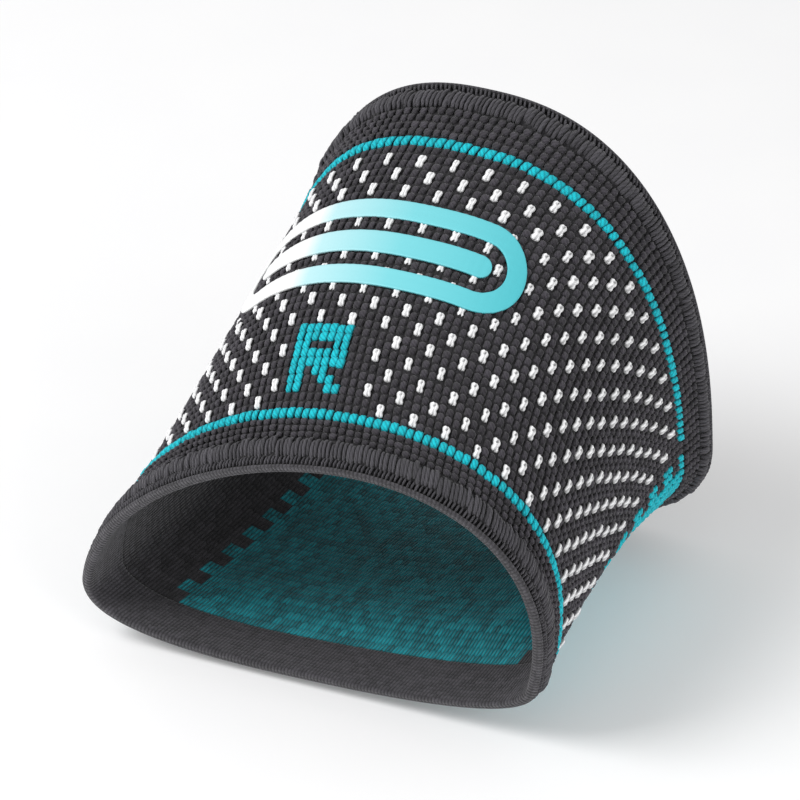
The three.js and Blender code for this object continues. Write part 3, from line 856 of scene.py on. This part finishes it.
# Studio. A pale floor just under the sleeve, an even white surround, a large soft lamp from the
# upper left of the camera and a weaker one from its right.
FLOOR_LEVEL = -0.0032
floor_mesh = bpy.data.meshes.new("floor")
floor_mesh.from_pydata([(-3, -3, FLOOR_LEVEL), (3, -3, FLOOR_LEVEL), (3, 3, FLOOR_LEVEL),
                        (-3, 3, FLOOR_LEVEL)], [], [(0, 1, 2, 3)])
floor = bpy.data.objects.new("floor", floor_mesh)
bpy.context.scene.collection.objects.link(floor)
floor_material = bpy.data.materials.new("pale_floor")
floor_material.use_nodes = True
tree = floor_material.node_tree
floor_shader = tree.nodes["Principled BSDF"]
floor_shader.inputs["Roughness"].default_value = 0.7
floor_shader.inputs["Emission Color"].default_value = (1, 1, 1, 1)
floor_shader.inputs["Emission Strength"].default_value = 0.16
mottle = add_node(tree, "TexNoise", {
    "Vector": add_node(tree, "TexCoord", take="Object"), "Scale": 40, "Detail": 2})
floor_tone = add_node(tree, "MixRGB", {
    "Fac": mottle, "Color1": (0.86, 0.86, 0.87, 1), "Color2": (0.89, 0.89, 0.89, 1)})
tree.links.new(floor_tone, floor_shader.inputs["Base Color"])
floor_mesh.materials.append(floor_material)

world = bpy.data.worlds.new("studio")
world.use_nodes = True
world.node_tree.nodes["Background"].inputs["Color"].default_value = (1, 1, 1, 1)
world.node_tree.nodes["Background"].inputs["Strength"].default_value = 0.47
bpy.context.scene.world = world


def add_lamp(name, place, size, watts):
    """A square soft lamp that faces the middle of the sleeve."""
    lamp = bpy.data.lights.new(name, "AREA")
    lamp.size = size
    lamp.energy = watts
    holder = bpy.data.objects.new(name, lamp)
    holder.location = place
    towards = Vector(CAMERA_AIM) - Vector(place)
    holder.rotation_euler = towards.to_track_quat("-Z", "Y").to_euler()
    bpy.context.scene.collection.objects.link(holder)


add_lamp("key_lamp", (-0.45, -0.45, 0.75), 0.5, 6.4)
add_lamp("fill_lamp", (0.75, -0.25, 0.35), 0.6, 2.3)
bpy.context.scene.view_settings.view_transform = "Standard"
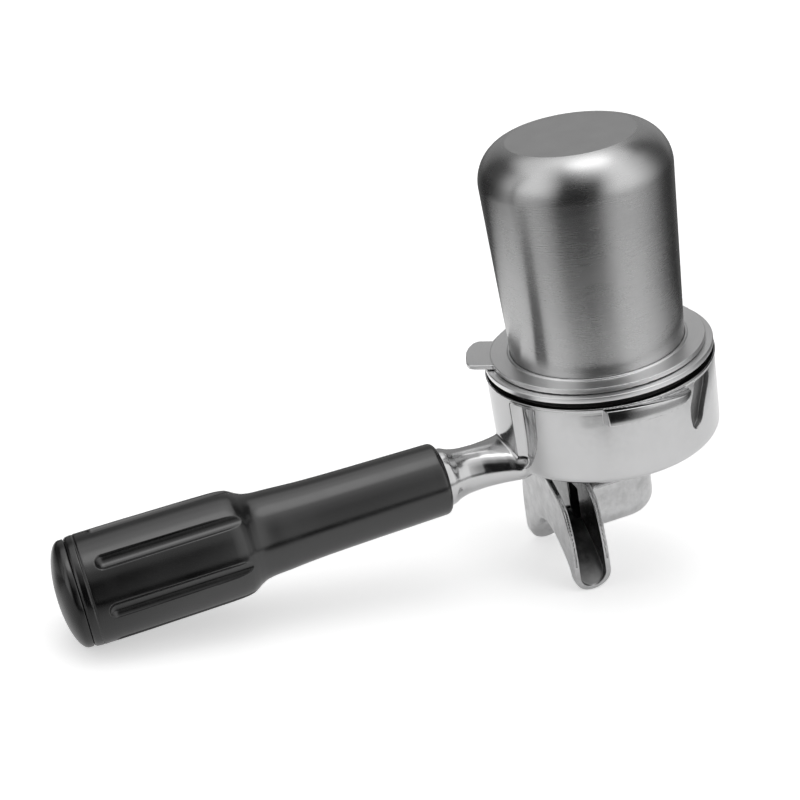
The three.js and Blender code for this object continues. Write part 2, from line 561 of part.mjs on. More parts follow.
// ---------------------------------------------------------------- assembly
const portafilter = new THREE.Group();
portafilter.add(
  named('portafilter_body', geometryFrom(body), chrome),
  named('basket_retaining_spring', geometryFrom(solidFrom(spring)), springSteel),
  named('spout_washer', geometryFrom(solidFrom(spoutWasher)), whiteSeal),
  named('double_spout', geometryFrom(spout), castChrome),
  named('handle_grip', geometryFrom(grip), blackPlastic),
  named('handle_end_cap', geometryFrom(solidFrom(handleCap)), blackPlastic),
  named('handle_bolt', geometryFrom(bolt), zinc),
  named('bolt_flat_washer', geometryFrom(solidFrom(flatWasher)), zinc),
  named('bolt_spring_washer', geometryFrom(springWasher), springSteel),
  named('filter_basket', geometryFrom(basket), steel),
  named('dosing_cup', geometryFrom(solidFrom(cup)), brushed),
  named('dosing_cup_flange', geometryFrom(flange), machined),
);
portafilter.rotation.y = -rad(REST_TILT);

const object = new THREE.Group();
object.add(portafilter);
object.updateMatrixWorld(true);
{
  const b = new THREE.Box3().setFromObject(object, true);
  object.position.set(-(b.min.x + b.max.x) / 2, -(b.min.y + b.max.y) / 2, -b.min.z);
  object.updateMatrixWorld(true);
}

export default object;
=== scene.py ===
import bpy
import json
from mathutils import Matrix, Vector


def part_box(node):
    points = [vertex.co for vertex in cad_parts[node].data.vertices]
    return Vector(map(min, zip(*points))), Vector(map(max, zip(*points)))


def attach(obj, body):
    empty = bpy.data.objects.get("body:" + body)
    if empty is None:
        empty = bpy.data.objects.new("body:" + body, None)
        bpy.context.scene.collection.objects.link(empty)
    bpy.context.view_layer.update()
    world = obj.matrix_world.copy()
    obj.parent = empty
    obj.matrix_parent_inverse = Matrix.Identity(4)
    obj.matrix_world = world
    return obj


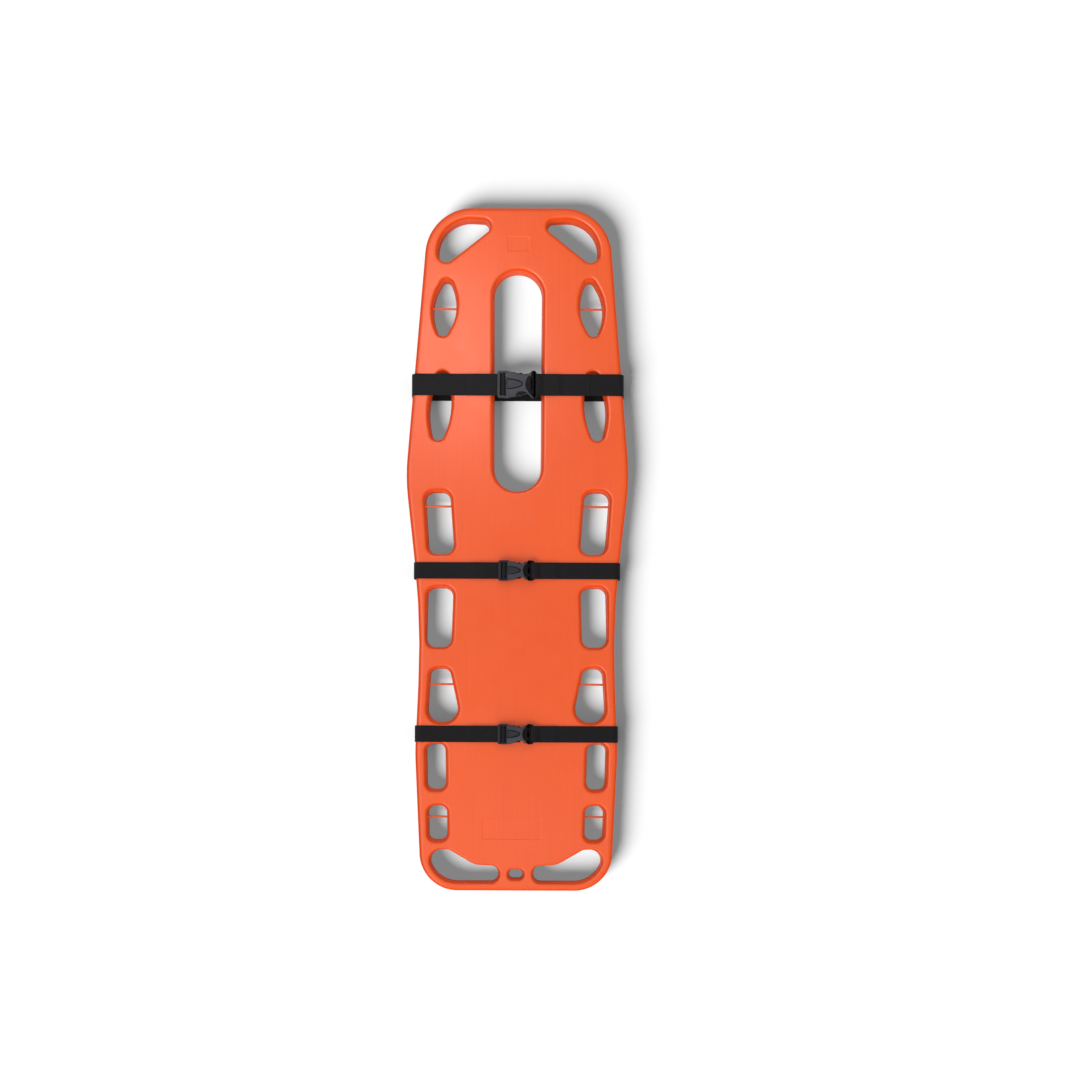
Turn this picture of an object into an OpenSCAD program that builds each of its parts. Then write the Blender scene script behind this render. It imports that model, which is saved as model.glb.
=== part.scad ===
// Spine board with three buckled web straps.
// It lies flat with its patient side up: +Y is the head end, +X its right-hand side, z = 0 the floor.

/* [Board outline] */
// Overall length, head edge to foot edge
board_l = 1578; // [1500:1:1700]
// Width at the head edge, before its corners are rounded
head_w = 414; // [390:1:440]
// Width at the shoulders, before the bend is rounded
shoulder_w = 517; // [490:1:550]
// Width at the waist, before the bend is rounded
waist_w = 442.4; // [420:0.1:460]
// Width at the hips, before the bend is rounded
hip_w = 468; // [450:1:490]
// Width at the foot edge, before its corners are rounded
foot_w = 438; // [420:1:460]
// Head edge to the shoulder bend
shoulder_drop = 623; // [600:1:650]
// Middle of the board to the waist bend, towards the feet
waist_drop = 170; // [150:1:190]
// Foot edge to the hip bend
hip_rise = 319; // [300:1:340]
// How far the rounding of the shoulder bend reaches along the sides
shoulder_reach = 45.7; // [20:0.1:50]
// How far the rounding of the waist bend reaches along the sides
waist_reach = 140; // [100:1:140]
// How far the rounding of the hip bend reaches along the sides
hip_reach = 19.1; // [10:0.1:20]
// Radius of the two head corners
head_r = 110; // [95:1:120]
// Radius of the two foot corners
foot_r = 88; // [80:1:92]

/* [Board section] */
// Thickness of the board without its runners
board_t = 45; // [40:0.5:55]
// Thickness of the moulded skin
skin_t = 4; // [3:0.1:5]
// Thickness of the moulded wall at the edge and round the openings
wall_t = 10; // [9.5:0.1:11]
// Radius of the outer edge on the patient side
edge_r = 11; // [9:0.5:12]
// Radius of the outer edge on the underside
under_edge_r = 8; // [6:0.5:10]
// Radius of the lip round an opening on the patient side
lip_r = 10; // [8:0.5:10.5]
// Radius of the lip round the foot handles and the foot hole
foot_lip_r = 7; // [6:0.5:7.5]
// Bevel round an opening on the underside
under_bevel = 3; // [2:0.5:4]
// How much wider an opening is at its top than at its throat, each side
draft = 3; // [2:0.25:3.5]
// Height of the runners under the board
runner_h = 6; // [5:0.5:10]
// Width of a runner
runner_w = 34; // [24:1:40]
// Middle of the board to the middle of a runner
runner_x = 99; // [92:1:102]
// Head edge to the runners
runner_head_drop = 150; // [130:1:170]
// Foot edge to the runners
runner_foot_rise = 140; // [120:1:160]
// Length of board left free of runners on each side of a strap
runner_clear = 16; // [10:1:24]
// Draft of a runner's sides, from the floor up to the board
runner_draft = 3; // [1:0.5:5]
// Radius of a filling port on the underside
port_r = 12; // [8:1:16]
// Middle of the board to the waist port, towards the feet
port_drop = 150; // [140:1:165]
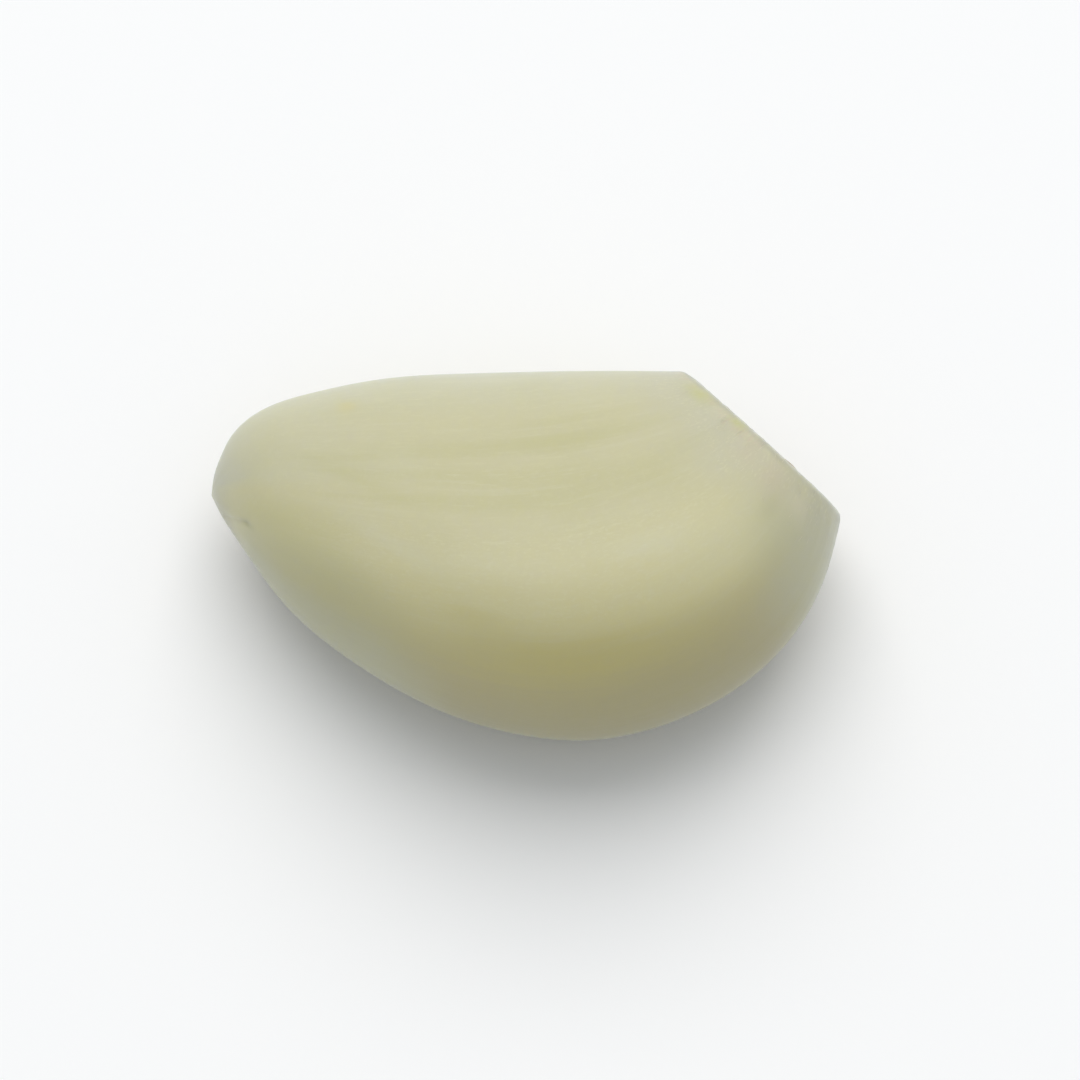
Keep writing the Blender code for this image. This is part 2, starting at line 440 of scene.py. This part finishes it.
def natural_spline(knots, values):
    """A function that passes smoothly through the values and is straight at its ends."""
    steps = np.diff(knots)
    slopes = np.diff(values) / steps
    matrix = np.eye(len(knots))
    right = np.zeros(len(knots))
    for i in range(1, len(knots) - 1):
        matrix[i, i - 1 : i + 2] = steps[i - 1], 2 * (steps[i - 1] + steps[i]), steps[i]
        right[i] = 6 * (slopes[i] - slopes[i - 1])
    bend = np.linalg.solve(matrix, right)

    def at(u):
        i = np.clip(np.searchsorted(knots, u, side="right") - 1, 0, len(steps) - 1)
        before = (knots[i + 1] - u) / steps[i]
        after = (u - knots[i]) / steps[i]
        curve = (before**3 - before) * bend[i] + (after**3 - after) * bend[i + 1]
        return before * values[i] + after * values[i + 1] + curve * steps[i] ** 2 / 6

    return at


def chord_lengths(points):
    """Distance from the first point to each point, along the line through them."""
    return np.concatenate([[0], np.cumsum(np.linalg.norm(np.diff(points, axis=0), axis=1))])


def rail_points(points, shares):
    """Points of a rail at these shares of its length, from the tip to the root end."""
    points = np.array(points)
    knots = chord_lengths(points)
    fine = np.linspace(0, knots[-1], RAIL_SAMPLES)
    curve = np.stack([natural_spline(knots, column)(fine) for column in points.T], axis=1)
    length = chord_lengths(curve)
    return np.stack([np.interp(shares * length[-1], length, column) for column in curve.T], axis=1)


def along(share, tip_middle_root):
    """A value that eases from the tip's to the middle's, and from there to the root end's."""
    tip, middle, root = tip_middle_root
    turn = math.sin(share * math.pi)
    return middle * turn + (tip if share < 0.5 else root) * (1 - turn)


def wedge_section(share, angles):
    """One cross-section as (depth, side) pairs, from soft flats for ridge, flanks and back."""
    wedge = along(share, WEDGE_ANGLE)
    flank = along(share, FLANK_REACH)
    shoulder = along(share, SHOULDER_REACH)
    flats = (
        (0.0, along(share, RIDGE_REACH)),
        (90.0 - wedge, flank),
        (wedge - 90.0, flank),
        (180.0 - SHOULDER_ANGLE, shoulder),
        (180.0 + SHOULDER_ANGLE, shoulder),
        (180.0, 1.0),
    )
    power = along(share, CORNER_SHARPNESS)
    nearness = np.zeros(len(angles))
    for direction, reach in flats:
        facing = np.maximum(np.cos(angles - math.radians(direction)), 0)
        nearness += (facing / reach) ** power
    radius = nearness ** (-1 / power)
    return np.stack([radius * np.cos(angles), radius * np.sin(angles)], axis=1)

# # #

#### What is required:
Starting at the line that contains "const object = new THREE.Group();", repeat each line exactly, and stop after the line that contains "obj.matrix_parent_inverse = Matrix.Identity(4)".

#### Task output:
const object = new THREE.Group();
object.add(portafilter);
object.updateMatrixWorld(true);
{
  const b = new THREE.Box3().setFromObject(object, true);
  object.position.set(-(b.min.x + b.max.x) / 2, -(b.min.y + b.max.y) / 2, -b.min.z);
  object.updateMatrixWorld(true);
}

export default object;
=== scene.py ===
import bpy
import json
from mathutils import Matrix, Vector


def part_box(node):
    points = [vertex.co for vertex in cad_parts[node].data.vertices]
    return Vector(map(min, zip(*points))), Vector(map(max, zip(*points)))


def attach(obj, body):
    empty = bpy.data.objects.get("body:" + body)
    if empty is None:
        empty = bpy.data.objects.new("body:" + body, None)
        bpy.context.scene.collection.objects.link(empty)
    bpy.context.view_layer.update()
    world = obj.matrix_world.copy()
    obj.parent = empty
    obj.matrix_parent_inverse = Matrix.Identity(4)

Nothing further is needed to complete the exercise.